↓↓↓
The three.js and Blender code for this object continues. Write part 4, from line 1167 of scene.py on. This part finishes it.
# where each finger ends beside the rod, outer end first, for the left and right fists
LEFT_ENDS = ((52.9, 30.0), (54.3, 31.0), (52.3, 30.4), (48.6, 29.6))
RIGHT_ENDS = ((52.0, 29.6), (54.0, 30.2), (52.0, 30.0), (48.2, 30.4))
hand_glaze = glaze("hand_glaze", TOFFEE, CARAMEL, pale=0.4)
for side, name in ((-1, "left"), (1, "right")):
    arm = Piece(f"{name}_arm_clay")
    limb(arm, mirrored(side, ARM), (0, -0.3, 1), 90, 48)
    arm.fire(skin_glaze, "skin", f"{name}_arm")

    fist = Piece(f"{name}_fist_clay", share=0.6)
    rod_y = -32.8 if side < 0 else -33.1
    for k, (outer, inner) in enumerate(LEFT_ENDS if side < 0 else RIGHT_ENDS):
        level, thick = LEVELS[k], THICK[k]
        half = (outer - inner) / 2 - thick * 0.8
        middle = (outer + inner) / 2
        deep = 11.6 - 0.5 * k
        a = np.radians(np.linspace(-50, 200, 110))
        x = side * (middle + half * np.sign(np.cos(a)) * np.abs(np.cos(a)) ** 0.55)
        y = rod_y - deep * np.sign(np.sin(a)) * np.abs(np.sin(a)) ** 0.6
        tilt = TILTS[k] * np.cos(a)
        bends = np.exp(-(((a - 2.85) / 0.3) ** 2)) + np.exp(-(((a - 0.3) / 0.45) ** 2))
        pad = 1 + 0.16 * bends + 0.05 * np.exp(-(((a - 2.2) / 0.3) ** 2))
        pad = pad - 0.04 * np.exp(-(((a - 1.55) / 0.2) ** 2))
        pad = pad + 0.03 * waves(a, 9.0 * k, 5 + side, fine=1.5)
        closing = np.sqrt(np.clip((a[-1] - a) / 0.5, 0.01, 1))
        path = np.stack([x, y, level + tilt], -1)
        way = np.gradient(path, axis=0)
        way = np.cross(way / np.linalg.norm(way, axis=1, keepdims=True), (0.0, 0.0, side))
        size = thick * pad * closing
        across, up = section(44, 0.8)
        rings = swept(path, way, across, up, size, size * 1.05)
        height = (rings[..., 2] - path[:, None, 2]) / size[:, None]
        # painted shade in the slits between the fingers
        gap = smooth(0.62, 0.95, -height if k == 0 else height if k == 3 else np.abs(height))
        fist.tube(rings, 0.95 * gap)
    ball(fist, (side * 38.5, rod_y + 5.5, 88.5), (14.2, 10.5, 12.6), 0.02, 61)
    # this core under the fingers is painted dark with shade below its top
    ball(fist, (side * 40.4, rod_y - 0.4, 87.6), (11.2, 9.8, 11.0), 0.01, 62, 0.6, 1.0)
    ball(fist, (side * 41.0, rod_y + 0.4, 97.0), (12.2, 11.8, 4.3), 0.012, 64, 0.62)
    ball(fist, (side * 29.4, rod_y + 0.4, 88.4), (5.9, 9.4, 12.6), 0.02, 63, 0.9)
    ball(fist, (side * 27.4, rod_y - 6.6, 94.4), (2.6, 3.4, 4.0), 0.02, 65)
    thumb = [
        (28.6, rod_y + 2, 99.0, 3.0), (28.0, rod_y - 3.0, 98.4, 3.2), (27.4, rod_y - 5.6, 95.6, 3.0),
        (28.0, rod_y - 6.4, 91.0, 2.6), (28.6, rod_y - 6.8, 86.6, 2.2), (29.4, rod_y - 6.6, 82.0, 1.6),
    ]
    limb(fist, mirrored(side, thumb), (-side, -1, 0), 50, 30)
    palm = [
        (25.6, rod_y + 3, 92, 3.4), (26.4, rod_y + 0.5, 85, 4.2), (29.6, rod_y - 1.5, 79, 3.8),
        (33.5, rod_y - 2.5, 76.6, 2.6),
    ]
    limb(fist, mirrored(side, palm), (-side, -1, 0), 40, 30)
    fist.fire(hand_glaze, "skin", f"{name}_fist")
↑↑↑
TASK DETAILS: Each line in the material above must be retyped without alteration.

COMPLETED EXERCISE:
The three.js and Blender code for this object continues. Write part 4, from line 1167 of scene.py on. This part finishes it.
# where each finger ends beside the rod, outer end first, for the left and right fists
LEFT_ENDS = ((52.9, 30.0), (54.3, 31.0), (52.3, 30.4), (48.6, 29.6))
RIGHT_ENDS = ((52.0, 29.6), (54.0, 30.2), (52.0, 30.0), (48.2, 30.4))
hand_glaze = glaze("hand_glaze", TOFFEE, CARAMEL, pale=0.4)
for side, name in ((-1, "left"), (1, "right")):
    arm = Piece(f"{name}_arm_clay")
    limb(arm, mirrored(side, ARM), (0, -0.3, 1), 90, 48)
    arm.fire(skin_glaze, "skin", f"{name}_arm")

    fist = Piece(f"{name}_fist_clay", share=0.6)
    rod_y = -32.8 if side < 0 else -33.1
    for k, (outer, inner) in enumerate(LEFT_ENDS if side < 0 else RIGHT_ENDS):
        level, thick = LEVELS[k], THICK[k]
        half = (outer - inner) / 2 - thick * 0.8
        middle = (outer + inner) / 2
        deep = 11.6 - 0.5 * k
        a = np.radians(np.linspace(-50, 200, 110))
        x = side * (middle + half * np.sign(np.cos(a)) * np.abs(np.cos(a)) ** 0.55)
        y = rod_y - deep * np.sign(np.sin(a)) * np.abs(np.sin(a)) ** 0.6
        tilt = TILTS[k] * np.cos(a)
        bends = np.exp(-(((a - 2.85) / 0.3) ** 2)) + np.exp(-(((a - 0.3) / 0.45) ** 2))
        pad = 1 + 0.16 * bends + 0.05 * np.exp(-(((a - 2.2) / 0.3) ** 2))
        pad = pad - 0.04 * np.exp(-(((a - 1.55) / 0.2) ** 2))
        pad = pad + 0.03 * waves(a, 9.0 * k, 5 + side, fine=1.5)
        closing = np.sqrt(np.clip((a[-1] - a) / 0.5, 0.01, 1))
        path = np.stack([x, y, level + tilt], -1)
        way = np.gradient(path, axis=0)
        way = np.cross(way / np.linalg.norm(way, axis=1, keepdims=True), (0.0, 0.0, side))
        size = thick * pad * closing
        across, up = section(44, 0.8)
        rings = swept(path, way, across, up, size, size * 1.05)
        height = (rings[..., 2] - path[:, None, 2]) / size[:, None]
        # painted shade in the slits between the fingers
        gap = smooth(0.62, 0.95, -height if k == 0 else height if k == 3 else np.abs(height))
        fist.tube(rings, 0.95 * gap)
    ball(fist, (side * 38.5, rod_y + 5.5, 88.5), (14.2, 10.5, 12.6), 0.02, 61)
    # this core under the fingers is painted dark with shade below its top
    ball(fist, (side * 40.4, rod_y - 0.4, 87.6), (11.2, 9.8, 11.0), 0.01, 62, 0.6, 1.0)
    ball(fist, (side * 41.0, rod_y + 0.4, 97.0), (12.2, 11.8, 4.3), 0.012, 64, 0.62)
    ball(fist, (side * 29.4, rod_y + 0.4, 88.4), (5.9, 9.4, 12.6), 0.02, 63, 0.9)
    ball(fist, (side * 27.4, rod_y - 6.6, 94.4), (2.6, 3.4, 4.0), 0.02, 65)
    thumb = [
        (28.6, rod_y + 2, 99.0, 3.0), (28.0, rod_y - 3.0, 98.4, 3.2), (27.4, rod_y - 5.6, 95.6, 3.0),
        (28.0, rod_y - 6.4, 91.0, 2.6), (28.6, rod_y - 6.8, 86.6, 2.2), (29.4, rod_y - 6.6, 82.0, 1.6),
    ]
    limb(fist, mirrored(side, thumb), (-side, -1, 0), 50, 30)
    palm = [
        (25.6, rod_y + 3, 92, 3.4), (26.4, rod_y + 0.5, 85, 4.2), (29.6, rod_y - 1.5, 79, 3.8),
        (33.5, rod_y - 2.5, 76.6, 2.6),
    ]
    limb(fist, mirrored(side, palm), (-side, -1, 0), 40, 30)
    fist.fire(hand_glaze, "skin", f"{name}_fist")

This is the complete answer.